Sabemos também que há um tipo de cegueira que não é corporal, mas da mente. Muita gente não quer ver por medo da verdade, por ignorância, por interesse, por alienação, por comodismo, por preconceito... Há também os que veem muito bem o que lhes convém e são doutores na arte de jogar areia nos olhos dos outros.
E Deus, como são os olhos de Deus? Deus “vê” diferente de nós, como nos mostra a primeira leitura de hoje. Deus manda o profeta Samuel à casa de Jessé, em Belém, para ungir o futuro rei de Israel. Samuel pensa que o filho mais velho é o escolhido, por causa de seu belo físico e pela idade. Mas Deus lhe faz entender que não é esse o seu critério. Pelo contrário, o escolhido foi o mais novo, Davi.
Há um ditado popular que diz: “Quem vê cara não vê coração”. Enquanto Samuel se baseia nas aparências, no porte físico, na beleza exterior, Deus olha o interior. Nós, também, olhamos, muitas vezes, privilégios, certos direitos, posição social, beleza física, inteligência.
Quem nos vai ensinar como Deus “vê” as coisas?
A Carta de São Paulo aos Efésios nos dá uma resposta: Fomos lavados pelas águas do Batismo, passamos a enxergar e, pelo dom da fé, mergulhamos em Cristo, luz do mundo. Pelo Batismo, portanto, somos a luz do Senhor. “Sois luz no Senhor. Vivei como filhos da luz. E o fruto da luz chama-se: bondade, justiça, verdade” (Ef 5,8s). Devemos discernir, ver, despertar do sono e seguir a luz de Cristo.

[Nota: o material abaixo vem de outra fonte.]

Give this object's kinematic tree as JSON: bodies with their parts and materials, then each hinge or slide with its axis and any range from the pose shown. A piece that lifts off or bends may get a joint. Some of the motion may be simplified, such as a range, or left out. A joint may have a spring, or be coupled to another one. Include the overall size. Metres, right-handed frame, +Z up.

Qual é o itinerário do seguimento de Cristo?
O Evangelho descreve o itinerário da fé através de um encontro de Jesus com um homem cego de nascença. Jesus ungiu com lama feita com saliva os olhos de um homem cego, mendigo conhecido na cidade. Mandou lavar os olhos na piscina de Siloé. O homem lavou-se e voltou enxergando. Foi num sábado, dia expressamente proibido por lei de realizar qualquer tipo de atividade.

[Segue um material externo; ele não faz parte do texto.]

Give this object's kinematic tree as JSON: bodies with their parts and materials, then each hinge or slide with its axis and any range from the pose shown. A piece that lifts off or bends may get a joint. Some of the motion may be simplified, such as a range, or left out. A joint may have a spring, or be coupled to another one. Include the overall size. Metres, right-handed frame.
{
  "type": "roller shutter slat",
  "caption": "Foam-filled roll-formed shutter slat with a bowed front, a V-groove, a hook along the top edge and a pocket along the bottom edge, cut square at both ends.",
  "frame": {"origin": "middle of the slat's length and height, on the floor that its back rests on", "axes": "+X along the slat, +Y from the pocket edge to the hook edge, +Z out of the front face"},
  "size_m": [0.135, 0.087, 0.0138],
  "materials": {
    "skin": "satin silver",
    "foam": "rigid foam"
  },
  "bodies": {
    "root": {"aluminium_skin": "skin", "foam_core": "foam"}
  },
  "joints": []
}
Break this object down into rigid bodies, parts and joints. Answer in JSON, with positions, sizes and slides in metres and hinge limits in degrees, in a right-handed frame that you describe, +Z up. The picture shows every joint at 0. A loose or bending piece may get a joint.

O caso alvoroçou o povo. Surgiram perguntas e comentários de todo tipo. Aquele cego mendigo curado? Como é possível? Quem o curou? E de que jeito o curou? Deve ser alguém muito especial! “É um profeta”, exclamou o ex-cego. Mas os zeladores da Lei, os fariseus, diziam: “Não, esse homem não vem de Deus, pois ele não guarda o sábado. É Um pecador”. E foram em cima do ex-cego e de sua família com um terrível e insistente interrogatório, dando a entender que estavam proibidos de dizer que Jesus era um homem de Deus, o Messias. Mas o homem curado da cegueira não cedeu. Resultado: foi expulso da comunidade.
Jesus ficou sabendo o ocorrido. Encontrando-se com o homem curado, perguntou-lhe: “Você acredita no Filho do Homem?”. O homem responde: “Quem é, Senhor, para que eu acredite nele?”. “Você está vendo. Sou eu mesmo”, respondeu Jesus E o homem curado exclamou: “Eu creio, Senhor!”. E prostrou-se diante de Jesus.
O importante nesse evangelho não é a cura do cego, mas o seu itinerário da fé que o fez passar da cegueira à visão de Jesus como verdadeira luz do mundo.
A fé do cego de nascença, que reconheceu Jesus como Messias-Salvador, contrapõe-se à cegueira dos fariseus que se fecharam à essa fé. O episódio do evangelho revela a necessidade de olharmos para nós mesmos, para aquilo que buscamos e em que cremos.
A Quaresma é esse convite de Cristo a fazermos uma revisão da nossa caminhada. O tema da Campanha da Fraternidade deste ano é: “FRATERNIDADE E TRÁFICO HUMANO”. Somos alertados para a dimensão do respeito à vida, sobre a indelével dignidade da pessoa humana, chamando atenção e condenando o tráfico de pessoas, O lema “É para a Liberdade que Cristo nos libertou” está nos levando a ações concretas? Nossas ações de solidariedade são realmente solidárias, fruto de uma compreensão das pessoas vítimas do tráfico humano como nossos irmãos e nossas irmãs, que têm a mesma dignidade, e não as vemos como simples pobres coitados?
Concretamente, no nosso dia-a-dia, isso se traduz em olhar para esta realidade do tráfico humano com os olhos de Deus. A Quaresma deste ano está nos ajudando a dar esse passo de fé?
O nosso caminhar quaresmal não pode ser insensível a situações que atentam contra a dignidade humana com requintes de crueldades, como o tráfico humano.
Que Deus ampare em seu coração de Pai todos aqueles que sofrem violência física, moral e psíquica, e que nós, comprometidos com o Evangelho de Cristo, possamos ser agentes de transformação, construindo uma sociedade mais justa e fraterna.